El sacerdote también representa a la Iglesia y esto podría ser desenvuelto por una mujer. Pero el problema es que no sólo representa a la Iglesia sino también a Cristo y que esto no puede representarlo una mujer.
Los errores principales giran en torno a dos problemas. El primero es no concebir adecuadamente el sacerdocio sacramental, confundiéndolo con el sacerdocio común de los fieles. El segundo, es dejarse llevar por los prejuicios que ven en el sacerdocio ministerial una discriminación de la mujer y paralelamente un enaltecimiento del varón en detrimento de la mujer; es una falta de óptica: en la Iglesia católica, el sacerdocio ministerial es un servicio al Pueblo de Dios y no una cuestión aristocrática; es más, esto último es precisamente, un abuso del sacerdocio ministerial semejante al que contaminó el fariseísmo y saduceísmo de los tiempos evangélicos. Finalmente, los más grandes en el Reino de los Cielos no son los ministros sino los santos; y —excluida la humanidad de Cristo— la más alta de las creaturas en honor y santidad, la Virgen María, no fue revestida por Dios de ningún carácter sacerdotal.
Que no hubiese mujeres sacerdotes sería injusto sólo si ellas tuviesen derecho a ser sacerdotes. Pero ningún hombre tiene derecho a ser ordenado sacerdote, ya que esta vocación ministerial es un don gratuito de Dios, misterio de amor. Dios da esta vocación a quién Él quiere, sin estar jamás obligado a ello. Más aún, afirmar que no ordenar mujeres es injusto conlleva creer que a Dios se le fuerza a otorgar este don, lo cual es rebajarle y ser injusto con Dios. Además, si es injusta la no ordenación de una mujer por ser mujer, también lo sería que algunos varones no pueden ser ordenados sacerdotes. Pero, que uno no tenga vocación sacerdotal no significa que Dios le esté perjudicando. En definitiva, la cuestión de la ordenación de la mujer no puede ubicarse en un campo meramente natural o de dialéctica de reivindicaciones, sino que sólo puede plantearse adecuadamente en el ámbito de lo sobrenatural y del amor, el de si Dios en su gratuidad ha determinado o no que haya sacerdocio femenino.
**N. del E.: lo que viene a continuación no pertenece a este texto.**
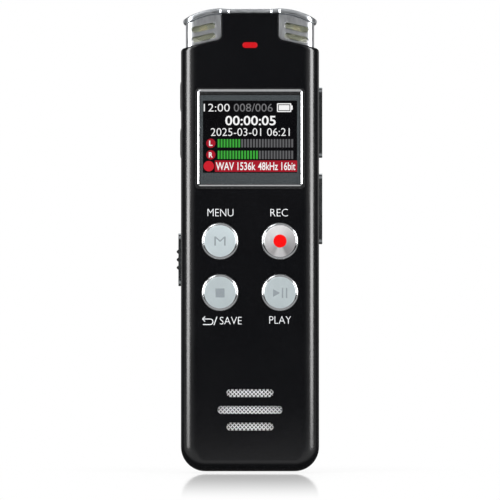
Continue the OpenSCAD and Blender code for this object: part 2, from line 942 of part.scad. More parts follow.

Ante esta cuestión la Iglesia no puede inventarse una respuesta, sino que ha de someterse a lo que ha sido la decisión del Señor. El Catecismo de la Iglesia católica, clarificadoramente dice: «Sólo el varón bautizado recibe válidamente la sagrada ordenación» (CIC can. 1024). El Señor Jesús eligió a hombres para formar el colegio de los doce apóstoles (Cf. Mc. 3, 14-19; Lc. 6, 12-16), y los apóstoles hicieron lo mismo cuando eligieron a sus colaboradores (Cf. 1 Tm 3, 1-13; 2 Tm 1, 6; Tt 1, 5-9) que les sucederían en su tarea (S. Clemente Romano, Cor 42, 4; 44, 3). El colegio de los obispos, con quienes los presbíteros están unidos en el sacerdocio, hace presente y actualiza hasta el retorno de Cristo el colegio de los Doce. La Iglesia se reconoce vinculada por esta decisión del Señor. Esta es la razón por la que las mujeres no reciben la ordenación (Cf. Juan Pablo II, MD 26-27; CDF decl. Inter insigniores: AAS 69, 1977, 98-116). Así pues, es una cuestión decidida y los católicos debemos acatar esta enseñanza de la Iglesia.
Una mujer no será sacerdote, pero dará al mundo un Sumo Pontífice. La madre de un sacerdote no consagra, pero por ella existen miles de consagraciones de su hijo sacerdote. Sin la Purísima no habría ni sacerdotes, ni absoluciones, ni consagraciones. Santa Teresa de Lisieux no fue a las misiones, pero los misioneros daban fruto por ella. Muchísimas vírgenes consagradas con su santidad de vida han sostenido los brazos del sacerdote que levanta la Sagrada Forma. Así, la mujer no puede consagrar, pero tiene su parte de amor en estas consagraciones. Además, la más hermosa visión de la vocación femenina es, no lo olvidemos, la del Magisterio de la Iglesia católica.